Oh - because this often gets suggested as a remedy for cat problems: I started with two cats who didn’t get along and got the third to try to change their dynamic. Did not help! (But maybe if I added a fourth it would work….)
posted by tinymojo at 12:36 PM on December 19, 2021


Our 12-year-old and 1.5-year-old cats fought a lot until we started consistently feeding the elder first, both regular food and treats. It's a dominance thing, and once we made the hierarchy we were going to enforce clear, they got along much better.
posted by telophase at 3:13 PM on December 19, 2021


Silvervine works to chill out our grumpy one, where catnip never affected her.

Have you thought about trying CBD oil? There are pet-dosage tinctures available.

(I haven't used it on our cats, but it's been a big help with my doggo. He's terrified of fireworks, but has literally SLEPT through a half-hour town fireworks event on my lap with the help of CBD oil. The norm, prior, was wrapping in a blanket, shivering, on my lap - leaving him home alone, or anywhere without me, isn't a good option when there are firework booms.)
posted by stormyteal at 7:40 PM on December 19, 2021


A bit out of left field, but has the older kitty been checked recently for health problems like arthritis? Pain can make cats more aggressive.
posted by Kutsuwamushi at 8:04 PM on December 19, 2021


I have been having this problem for almost a year now with my 3 cats, 2 of whom are friends/ have been living with us longer and who ostracize the newcomer whom we adopted in Jan this year. Only recently, in the past month or so have we seen progress (less fighting, less hissing, more ignoring of the cat that they hate).

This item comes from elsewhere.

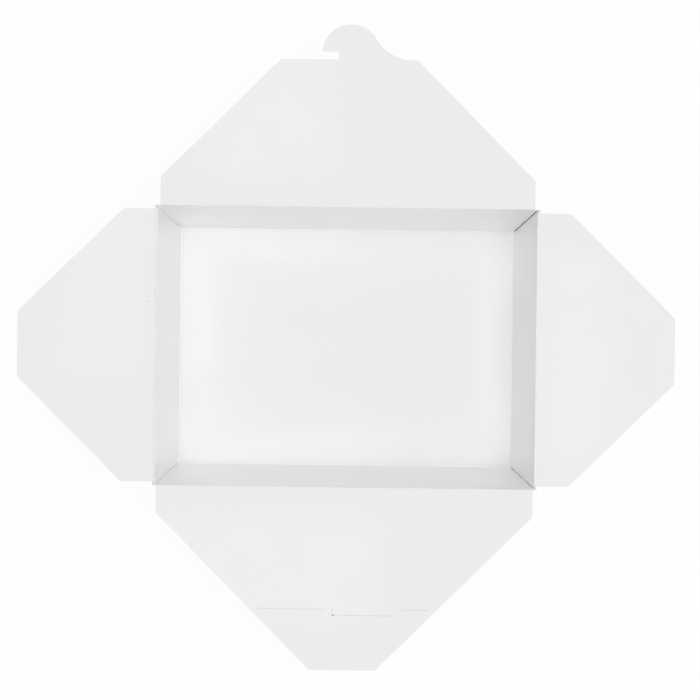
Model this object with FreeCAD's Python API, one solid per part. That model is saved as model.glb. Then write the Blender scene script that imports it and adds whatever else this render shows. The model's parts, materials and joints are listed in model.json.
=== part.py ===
"""Folded takeout food box of coated paperboard, open, with four closing flaps. Millimetres.

The tray is one folded sheet: a base, four leaning walls and, at each corner, a web that is folded
back in two layers on the outside of the end wall, so that no corner has a cut and none leaks.
Each closing flap turns on the fold at its wall's rim. Two plain flaps come in from the ends, the
slit flap lies on them, and the hook flap lies on top, where its hook catches in the slit.

Origin at the middle of the base's underside, +Z up, +X along the box towards its right end,
+Y towards the wall that carries the hook flap.
"""

import FreeCAD
import Part
import math
import os

# The tray, as a closed box of this kind is sold
base_length = 196.85
base_width = 139.7
rim_length = 215.9
rim_width = 158.75
depth = 47.6
board = 0.46

# Room between layers of board
fold_gap = 0.08
seam_gap = 0.10
hinge_gap = 0.15
stack_gap = 0.10

# The two end flaps
end_flap_length = 78.4
end_flap_inset = 2.0
end_flap_side = 19.0
end_flap_tip = 37.1
end_flap_radius = 3.0

# The slit flap
slit_flap_length = 103.4
slit_flap_inset = 1.2
slit_flap_side = 15.4
slit_flap_tip = 37.2
slit_flap_radius = 3.0
score_from_rim = 68.9
score_width = 97.0
score_radius = 0.3
score_depth = 0.12
slit_left = -5.9
slit_right = 29.6
slit_drop = 3.4
slit_corner = 1.2
slit_kerf = 0.3
score_to_slit = 4.2

# The hook flap
hook_flap_length = 83.4
hook_flap_inset = 1.75
hook_flap_side = 15.8
hook_flap_shoulder = 77.6
hook_flap_radius = 1.5
hook_reach = 103.4
hook_head_radius = 16.5
hook_head_offset = 0.9
hook_sweep_radius = 24.2
notch_mouth = 4.8
notch_root = 4.4
notch_end = -5.9
notch_top_radius = 1.2
notch_bottom_radius = 1.7
barb_radius = 0.4

# Folds of the tray
bead_radius = 0.45
web_drop = 0.4

# Worked out from the sizes above
mid = board / 2
layer = board + fold_gap
rise = depth - mid
end_run = (rim_length - base_length) / 2
long_run = (rim_width - base_width) / 2
end_slope = math.hypot(end_run, rise)
long_slope = math.hypot(long_run, rise)
corner_edge = math.hypot(end_slope, long_run)
wall_stop = mid + hinge_gap
slit_axis_height = depth + board + stack_gap
hook_axis_height = slit_axis_height + board + stack_gap

UP = FreeCAD.Vector(0, 0, 1)
ALONG = FreeCAD.Vector(1, 0, 0)
ACROSS = FreeCAD.Vector(0, 1, 0)
ORIGIN = FreeCAD.Vector(0, 0, 0)


def point(x, y, z):
    """A place or a direction, in millimetres."""
    return FreeCAD.Vector(x, y, z)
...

It’s been rough and I nearly lost it several times.

I’ve also tried many of the tips mentioned online - e.g. swapping scents with blankets, shuffling home bases, feeding with a door/ screen between them, feliway etc. and none of them produced significant results.

What I ended up doing:
-Keeping them separate for months, with home bases/ safe rooms to retreat to for each cat. Our newcomer spent a lot of time initially locked up in his room as well, with gradually increasing “yard time” in the common areas.
-Increased the number of litter boxes. We have one for each cat in their safe areas and an extra or two in common areas. You seem to be doing this already so keep it up. You could add the extra one to reassure them that there’s more than enough resources to go around
-Got a ton of boxes/ hiding spaces for each cat so that they could retreat whenever they wanted to - I noticed that they bothered the newcomer less when they were cozy in their boxes (and vice versa). Make sure that these boxes keep the cats well shielded on all sides except for the entrance (so an open bed on the floor may not cut it) Experiment with hiding space locations & also consider how they can use multiple levels of safe spaces as well (e.g shelving). One of my cats is a heights lover and the other two (including the newcomer) feel safer lower to the ground. The cats will let you know what they prefer through this process of trial and error.
-Toys: you may want to get individual ones so that they don’t feel that they have to fight over them
-Most importantly, give it time! You’re gonna be in this for the long haul. Cats are creatures of habit and slow to adapt to change, even changes that may seem trivial to us. You mentioned you just moved in August, that is really recent and both cats may also not be 100% familiar with their new home yet, which adds to their insecurity and can spark fights.

Good luck and wishing you and your kitty friends all the best!
posted by pandanpanda at 10:18 PM on December 19, 2021


If you've tried Jackson Galaxy's tips then I have nothing to add.
posted by kschang at 11:08 PM on December 19, 2021


I must say though it was complete serendipity that turned my first two cats into friends - my sister in law had brought over her dog and both cats were utterly terrified of it, and when my girl saw how terrified my elder boy was, she started to comfort him and they became fast friends. Till this day she’s his defender in conflicts (he never does the same for her though ha!).

Cats are all individual though and warm up at different speeds (or not at all) to newcomers. My girl has been extremely hostile to cat#3 for most of this year, except in the last month where she’s started to tolerate him walking around in her vicinity. My conflict-averse boy on the other hand mellowed faster and has largely settled for pretending that cat#3 does not exist, save for the occasional squabble. I think as cat owners all we can do is try to provide an environment that would make them feel as secure as possible, with ample resources, and hope for the best.